The total outstanding borrowing of a country's GOVERNMENT (usually including national and local government). It is often described as a burden, although public DEBT may have economic benefits (see BALANCED BUDGET, FISCAL POLICY and GOLDEN RULE). Certainly, debt incurred by one generation may become a heavy burden for later generations, especially if the MONEY borrowed is not invested wisely. The national debt is a total of all the money ever raised by a government that has yet to be paid off; this is very different from an annual public-sector budget DEFICIT. In 1999, the American government celebrated a huge budget surplus, yet the country still had a national debt equal to nearly half its GDP.


When a GOVERNMENT takes ownership of a private-sector business. Nationalisation was a fashionable part of the mix in countries with a MIXED ECONOMY between 1945 and 1980, after which the PRIVATISATION of state-owned FIRMS became increasingly popular. The amount of public ownership in different countries has always varied considerably. Nationalisation has taken place for various reasons, ranging from socialist ideology to attempts to remedy examples of MARKET FAILURE.

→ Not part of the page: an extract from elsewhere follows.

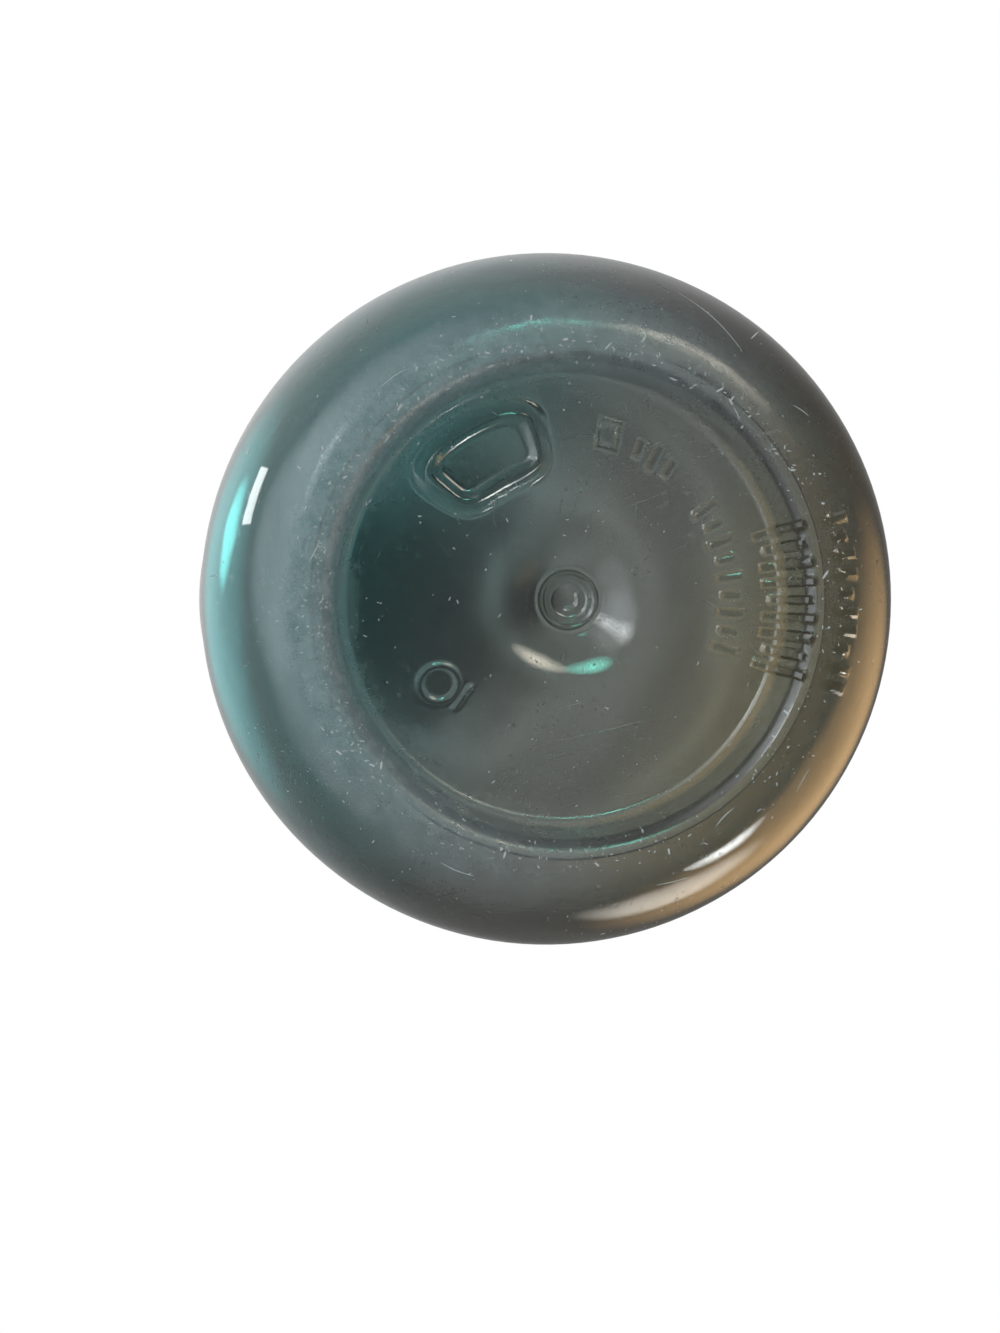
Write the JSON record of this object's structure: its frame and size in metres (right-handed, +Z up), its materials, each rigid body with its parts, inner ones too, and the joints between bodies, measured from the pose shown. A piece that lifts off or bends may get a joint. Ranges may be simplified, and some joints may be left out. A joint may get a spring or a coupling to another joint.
{
  "type": "water bottle",
  "caption": "Clear tinted plastic water bottle with a gripped waist, a push-up base, a screw closure with a flip-top spout, a push button and a swinging carry loop.",
  "frame": {"origin": "centre of the standing ring under the base, on the surface that the bottle stands on", "axes": "+Z up along the bottle's axis, -Y towards the front with the latch button, +Y towards the hinge, +X to the right loop rivet"},
  "size_m": [0.084, 0.084, 0.2582],
  "materials": {
    "clear_teal": "clear, smoky teal, glossy, with fine scuffs",
    "slate": "fine satin grain",
    "teal": "satin",
    "silicone": "matt silicone",
    "steel": "turned and polished"
  },
  "bodies": {
    "bottle": {"bottle_shell": "clear_teal"},
    "seal": {"neck_gasket": "silicone"},
    "closure": {"screw_collar": "slate", "hinge_pin": "steel", "latch_spring": "steel", "loop_rivet_left": "steel", "loop_rivet_right": "steel", "vent_valve": "silicone"},
    "cap": {"flip_cap": "slate", "spout_plug": "silicone"},
    "latch": {"latch_button": "teal"},
    "loop": {"carry_loop": "teal"}
  },
  "joints": [
    {"name": "closure_lift", "type": "slide", "parent": "bottle", "child": "seal", "axis": [0, 0, 1], "range_m": [0, 0.0069]},
    {"name": "closure_turn", "type": "hinge", "parent": "seal", "child": "closure", "pos_m": [0, 0, 0.2385], "axis": [0, 0, 1], "range_deg": [0, 450]},
    {"name": "cap_hinge", "type": "hinge", "parent": "closure", "child": "cap", "pos_m": [0, 0.0285, 0.2415], "axis": [-1, 0, 0], "range_deg": [0, 150]},
    {"name": "latch_press", "type": "slide", "parent": "closure", "child": "latch", "axis": [0, 1, 0], "range_m": [0, 0.0015], "stiffness_N_per_m": 600, "springref_m": -0.001, "deforming": ["latch_spring"]},
    {"name": "loop_swing", "type": "hinge", "parent": "closure", "child": "loop", "pos_m": [0, 0, 0.2335], "axis": [1, 0, 0], "range_deg": [0, 245]}
  ],
  "couplings": [
    {"joint": "closure_lift", "follows": "closure_turn", "m_per_rad": 0.00087535}
  ]
}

The performance of nationalised firms has often, but not always, been poor compared with their private-sector counterparts. State-owned businesses often enjoy a legally protected MONOPOLY, and the lack of COMPETITION means the firms face little pressure to be efficient. Politicians often interfere in important management decisions, making it harder to take unpopular actions on pay, factory closures and job cuts, particularly when there are strong public-sector trade UNIONS and a union-friendly government. Politically imposed financial constraints may also force public-sector firms to underinvest. Although privatisation has not been universally beneficial, on balance it has increased economic EFFICIENCY.

Natural monopoly

When a MONOPOLY occurs because it is more efficient for one firm to serve an entire market than for two or more FIRMS to do so, because of the sort of ECONOMIES OF SCALE available in that market. A common example is water distribution, in which the main cost is laying a network of pipes to deliver water. One firm can do the job at a lower AVERAGE cost per customer than two firms with competing networks of pipes. Monopolies can arise unnaturally by a firm acquiring sole ownership of a resource that is essential to the production of a good or service, or by a government granting a firm the legal right to be the sole producer. Other unnatural monopolies occur when a firm is much more efficient than its rivals for reasons other than economies of scale. Unlike some other sorts of monopoly, natural monopolies have little chance of being driven out of a market by more efficient new entrants. Thus REGULATION of natural monopolies may be needed to protect their captive consumers.